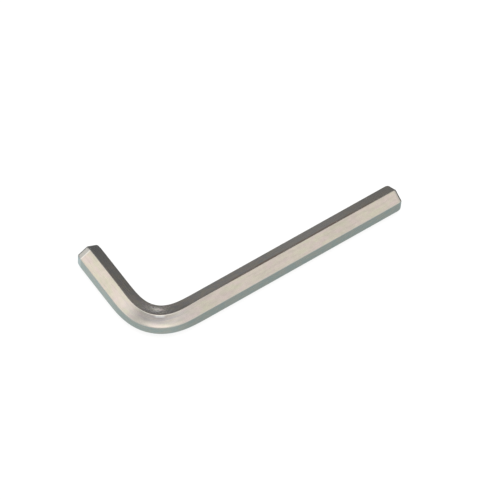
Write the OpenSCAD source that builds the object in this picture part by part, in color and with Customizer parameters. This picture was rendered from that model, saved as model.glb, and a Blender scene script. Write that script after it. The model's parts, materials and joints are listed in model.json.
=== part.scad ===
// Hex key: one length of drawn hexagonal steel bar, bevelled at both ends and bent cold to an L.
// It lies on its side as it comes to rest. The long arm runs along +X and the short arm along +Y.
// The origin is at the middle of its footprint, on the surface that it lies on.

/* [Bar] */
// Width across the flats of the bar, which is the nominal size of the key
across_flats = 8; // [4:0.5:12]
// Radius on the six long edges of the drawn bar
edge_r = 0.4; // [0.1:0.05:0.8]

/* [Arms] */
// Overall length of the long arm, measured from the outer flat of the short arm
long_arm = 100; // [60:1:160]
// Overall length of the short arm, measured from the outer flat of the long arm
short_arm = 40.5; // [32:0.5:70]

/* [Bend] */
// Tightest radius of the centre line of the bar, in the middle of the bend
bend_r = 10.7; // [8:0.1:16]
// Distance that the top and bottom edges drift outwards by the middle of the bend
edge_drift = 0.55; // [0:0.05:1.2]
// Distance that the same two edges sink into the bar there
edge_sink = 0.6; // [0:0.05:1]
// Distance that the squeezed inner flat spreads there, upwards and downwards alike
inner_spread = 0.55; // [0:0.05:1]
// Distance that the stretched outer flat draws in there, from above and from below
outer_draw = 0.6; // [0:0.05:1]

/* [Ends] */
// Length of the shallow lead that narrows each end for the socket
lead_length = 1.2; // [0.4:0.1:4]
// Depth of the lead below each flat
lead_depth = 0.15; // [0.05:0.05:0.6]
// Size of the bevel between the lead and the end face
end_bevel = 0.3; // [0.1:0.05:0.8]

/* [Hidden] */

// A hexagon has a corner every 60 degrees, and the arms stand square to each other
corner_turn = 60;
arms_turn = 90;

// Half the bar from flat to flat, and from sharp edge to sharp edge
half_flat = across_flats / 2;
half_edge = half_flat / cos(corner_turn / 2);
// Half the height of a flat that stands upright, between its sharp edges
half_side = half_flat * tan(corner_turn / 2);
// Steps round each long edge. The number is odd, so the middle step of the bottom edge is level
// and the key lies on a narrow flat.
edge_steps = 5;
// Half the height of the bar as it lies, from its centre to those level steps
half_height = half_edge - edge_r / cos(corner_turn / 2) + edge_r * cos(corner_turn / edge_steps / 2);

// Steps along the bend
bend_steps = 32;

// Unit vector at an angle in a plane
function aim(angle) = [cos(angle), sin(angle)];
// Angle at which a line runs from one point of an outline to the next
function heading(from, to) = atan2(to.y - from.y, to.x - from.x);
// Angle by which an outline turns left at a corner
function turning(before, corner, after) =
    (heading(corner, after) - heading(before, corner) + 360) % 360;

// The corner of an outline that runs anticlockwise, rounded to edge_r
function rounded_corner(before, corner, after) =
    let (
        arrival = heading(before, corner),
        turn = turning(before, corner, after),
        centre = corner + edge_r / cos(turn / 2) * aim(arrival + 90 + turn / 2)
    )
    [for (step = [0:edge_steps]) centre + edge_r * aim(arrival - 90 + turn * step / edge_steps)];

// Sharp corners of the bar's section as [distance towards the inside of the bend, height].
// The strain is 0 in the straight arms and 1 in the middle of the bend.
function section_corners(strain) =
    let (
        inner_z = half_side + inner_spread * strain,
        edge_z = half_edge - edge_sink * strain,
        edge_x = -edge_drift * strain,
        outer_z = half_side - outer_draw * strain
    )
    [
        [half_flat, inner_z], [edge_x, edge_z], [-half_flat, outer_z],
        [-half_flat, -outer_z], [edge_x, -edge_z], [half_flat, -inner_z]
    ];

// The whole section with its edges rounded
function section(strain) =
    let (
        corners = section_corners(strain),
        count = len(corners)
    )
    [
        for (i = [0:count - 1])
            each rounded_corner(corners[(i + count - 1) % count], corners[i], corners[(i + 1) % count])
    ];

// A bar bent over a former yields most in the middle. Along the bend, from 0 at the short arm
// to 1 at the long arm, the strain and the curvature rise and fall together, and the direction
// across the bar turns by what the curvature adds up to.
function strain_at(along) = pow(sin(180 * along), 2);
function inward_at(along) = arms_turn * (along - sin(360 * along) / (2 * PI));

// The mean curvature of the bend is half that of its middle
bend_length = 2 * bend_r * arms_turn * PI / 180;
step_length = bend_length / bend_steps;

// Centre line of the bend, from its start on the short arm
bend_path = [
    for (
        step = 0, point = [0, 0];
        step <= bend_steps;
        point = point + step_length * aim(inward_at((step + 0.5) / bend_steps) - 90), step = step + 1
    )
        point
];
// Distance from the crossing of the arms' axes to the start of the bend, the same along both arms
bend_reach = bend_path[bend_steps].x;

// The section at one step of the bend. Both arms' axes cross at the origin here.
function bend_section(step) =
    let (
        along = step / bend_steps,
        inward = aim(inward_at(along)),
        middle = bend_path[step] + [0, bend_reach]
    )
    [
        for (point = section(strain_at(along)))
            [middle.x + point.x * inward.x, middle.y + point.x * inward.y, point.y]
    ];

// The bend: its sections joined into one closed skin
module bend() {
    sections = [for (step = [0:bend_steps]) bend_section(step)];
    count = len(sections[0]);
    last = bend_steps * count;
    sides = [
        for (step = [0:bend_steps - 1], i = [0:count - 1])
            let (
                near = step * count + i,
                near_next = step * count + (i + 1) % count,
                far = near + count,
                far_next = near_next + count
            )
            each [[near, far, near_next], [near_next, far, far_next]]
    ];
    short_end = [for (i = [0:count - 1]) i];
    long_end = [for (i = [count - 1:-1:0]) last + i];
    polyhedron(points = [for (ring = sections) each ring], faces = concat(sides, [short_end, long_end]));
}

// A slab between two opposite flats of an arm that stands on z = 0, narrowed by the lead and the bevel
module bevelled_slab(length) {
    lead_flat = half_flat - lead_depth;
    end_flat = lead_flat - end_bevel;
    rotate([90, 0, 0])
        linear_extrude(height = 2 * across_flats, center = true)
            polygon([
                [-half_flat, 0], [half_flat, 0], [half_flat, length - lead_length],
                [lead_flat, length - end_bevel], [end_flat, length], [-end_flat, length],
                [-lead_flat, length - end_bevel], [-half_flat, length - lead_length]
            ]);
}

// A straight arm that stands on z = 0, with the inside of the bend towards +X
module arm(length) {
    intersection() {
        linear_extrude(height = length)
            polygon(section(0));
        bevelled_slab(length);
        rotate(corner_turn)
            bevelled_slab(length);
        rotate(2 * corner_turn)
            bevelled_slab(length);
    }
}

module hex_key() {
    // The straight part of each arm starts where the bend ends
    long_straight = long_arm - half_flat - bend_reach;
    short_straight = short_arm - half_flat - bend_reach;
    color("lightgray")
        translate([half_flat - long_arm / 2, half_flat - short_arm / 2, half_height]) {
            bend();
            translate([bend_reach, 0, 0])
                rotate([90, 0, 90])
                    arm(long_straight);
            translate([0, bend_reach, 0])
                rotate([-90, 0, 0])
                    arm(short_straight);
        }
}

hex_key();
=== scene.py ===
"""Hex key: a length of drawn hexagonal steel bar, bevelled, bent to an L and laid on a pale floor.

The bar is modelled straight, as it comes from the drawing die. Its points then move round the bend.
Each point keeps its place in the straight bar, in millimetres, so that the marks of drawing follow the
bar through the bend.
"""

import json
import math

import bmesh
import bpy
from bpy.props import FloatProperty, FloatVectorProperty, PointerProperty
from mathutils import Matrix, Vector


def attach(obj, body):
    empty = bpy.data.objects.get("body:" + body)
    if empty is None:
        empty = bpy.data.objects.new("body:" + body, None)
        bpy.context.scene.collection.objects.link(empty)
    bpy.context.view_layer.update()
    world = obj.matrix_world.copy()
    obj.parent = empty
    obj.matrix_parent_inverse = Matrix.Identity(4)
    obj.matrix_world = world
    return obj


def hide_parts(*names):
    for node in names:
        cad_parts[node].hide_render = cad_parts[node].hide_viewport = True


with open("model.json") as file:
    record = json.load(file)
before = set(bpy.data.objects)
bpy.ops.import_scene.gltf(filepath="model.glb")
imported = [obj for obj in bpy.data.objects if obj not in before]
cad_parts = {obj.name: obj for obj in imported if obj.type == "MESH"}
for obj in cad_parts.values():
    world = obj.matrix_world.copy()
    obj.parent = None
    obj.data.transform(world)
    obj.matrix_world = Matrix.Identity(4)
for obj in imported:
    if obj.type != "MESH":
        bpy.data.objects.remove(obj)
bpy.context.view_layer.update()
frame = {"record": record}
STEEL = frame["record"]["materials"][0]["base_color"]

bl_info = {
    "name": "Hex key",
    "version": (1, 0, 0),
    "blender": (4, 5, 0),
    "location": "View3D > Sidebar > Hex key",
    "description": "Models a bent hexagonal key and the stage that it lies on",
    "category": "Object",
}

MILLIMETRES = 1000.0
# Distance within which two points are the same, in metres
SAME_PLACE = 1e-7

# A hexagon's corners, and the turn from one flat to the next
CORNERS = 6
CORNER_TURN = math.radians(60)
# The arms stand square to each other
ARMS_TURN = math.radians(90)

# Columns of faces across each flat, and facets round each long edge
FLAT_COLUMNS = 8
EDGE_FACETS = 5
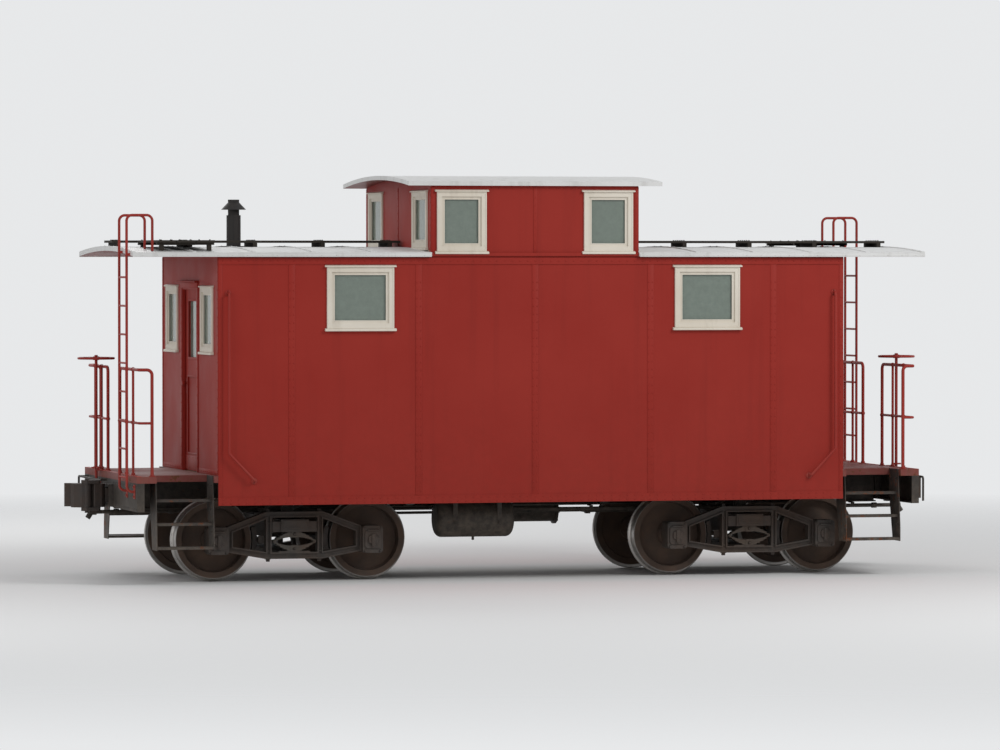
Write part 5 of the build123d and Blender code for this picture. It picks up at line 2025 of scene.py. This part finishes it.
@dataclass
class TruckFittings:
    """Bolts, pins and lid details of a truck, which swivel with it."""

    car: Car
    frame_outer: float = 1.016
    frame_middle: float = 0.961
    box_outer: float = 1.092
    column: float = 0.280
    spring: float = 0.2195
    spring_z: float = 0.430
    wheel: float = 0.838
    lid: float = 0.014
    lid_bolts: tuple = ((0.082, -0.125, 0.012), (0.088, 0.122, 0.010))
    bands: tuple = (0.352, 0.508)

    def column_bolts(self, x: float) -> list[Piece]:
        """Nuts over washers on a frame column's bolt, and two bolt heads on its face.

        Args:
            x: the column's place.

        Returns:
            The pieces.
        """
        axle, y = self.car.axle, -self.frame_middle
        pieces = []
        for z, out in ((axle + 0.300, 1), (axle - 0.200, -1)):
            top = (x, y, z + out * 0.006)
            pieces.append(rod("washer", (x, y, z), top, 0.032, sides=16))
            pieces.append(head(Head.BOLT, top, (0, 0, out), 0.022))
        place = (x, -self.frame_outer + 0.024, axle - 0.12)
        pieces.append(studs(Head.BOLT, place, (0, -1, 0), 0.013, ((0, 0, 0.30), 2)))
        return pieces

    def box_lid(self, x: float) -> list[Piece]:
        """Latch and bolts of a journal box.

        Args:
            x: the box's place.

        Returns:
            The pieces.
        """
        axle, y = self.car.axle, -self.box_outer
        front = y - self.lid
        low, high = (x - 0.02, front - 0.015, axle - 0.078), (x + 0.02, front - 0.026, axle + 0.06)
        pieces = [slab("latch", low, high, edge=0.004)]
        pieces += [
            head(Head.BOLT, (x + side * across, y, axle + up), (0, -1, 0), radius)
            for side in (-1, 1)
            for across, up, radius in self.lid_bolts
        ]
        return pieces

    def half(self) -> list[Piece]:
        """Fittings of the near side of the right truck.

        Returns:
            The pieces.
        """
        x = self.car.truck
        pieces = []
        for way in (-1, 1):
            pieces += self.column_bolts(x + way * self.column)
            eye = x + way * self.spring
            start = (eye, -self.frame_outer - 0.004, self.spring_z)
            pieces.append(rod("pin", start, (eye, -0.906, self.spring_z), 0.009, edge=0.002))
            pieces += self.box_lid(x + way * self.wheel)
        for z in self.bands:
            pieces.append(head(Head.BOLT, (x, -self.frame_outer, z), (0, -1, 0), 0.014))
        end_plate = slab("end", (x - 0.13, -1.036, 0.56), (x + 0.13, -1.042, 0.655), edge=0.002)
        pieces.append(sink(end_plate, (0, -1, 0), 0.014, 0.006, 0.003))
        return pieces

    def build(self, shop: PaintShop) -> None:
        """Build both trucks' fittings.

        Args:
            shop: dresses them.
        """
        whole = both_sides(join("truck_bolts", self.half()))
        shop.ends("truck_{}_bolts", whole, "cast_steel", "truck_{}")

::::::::

> **TO BE DONE**
Using the data above, extract exactly the lines from the one that holds "translate([0, bend_reach, 0])" to the one that holds "bpy.data.objects.remove(obj)", both ends included, and no others.

> **ANSWER TO THIS EXERCISE**
            translate([0, bend_reach, 0])
                rotate([-90, 0, 0])
                    arm(short_straight);
        }
}

hex_key();
=== scene.py ===
"""Hex key: a length of drawn hexagonal steel bar, bevelled, bent to an L and laid on a pale floor.

The bar is modelled straight, as it comes from the drawing die. Its points then move round the bend.
Each point keeps its place in the straight bar, in millimetres, so that the marks of drawing follow the
bar through the bend.
"""

import json
import math

import bmesh
import bpy
from bpy.props import FloatProperty, FloatVectorProperty, PointerProperty
from mathutils import Matrix, Vector


def attach(obj, body):
    empty = bpy.data.objects.get("body:" + body)
    if empty is None:
        empty = bpy.data.objects.new("body:" + body, None)
        bpy.context.scene.collection.objects.link(empty)
    bpy.context.view_layer.update()
    world = obj.matrix_world.copy()
    obj.parent = empty
    obj.matrix_parent_inverse = Matrix.Identity(4)
    obj.matrix_world = world
    return obj


def hide_parts(*names):
    for node in names:
        cad_parts[node].hide_render = cad_parts[node].hide_viewport = True


with open("model.json") as file:
    record = json.load(file)
before = set(bpy.data.objects)
bpy.ops.import_scene.gltf(filepath="model.glb")
imported = [obj for obj in bpy.data.objects if obj not in before]
cad_parts = {obj.name: obj for obj in imported if obj.type == "MESH"}
for obj in cad_parts.values():
    world = obj.matrix_world.copy()
    obj.parent = None
    obj.data.transform(world)
    obj.matrix_world = Matrix.Identity(4)
for obj in imported:
    if obj.type != "MESH":
        bpy.data.objects.remove(obj)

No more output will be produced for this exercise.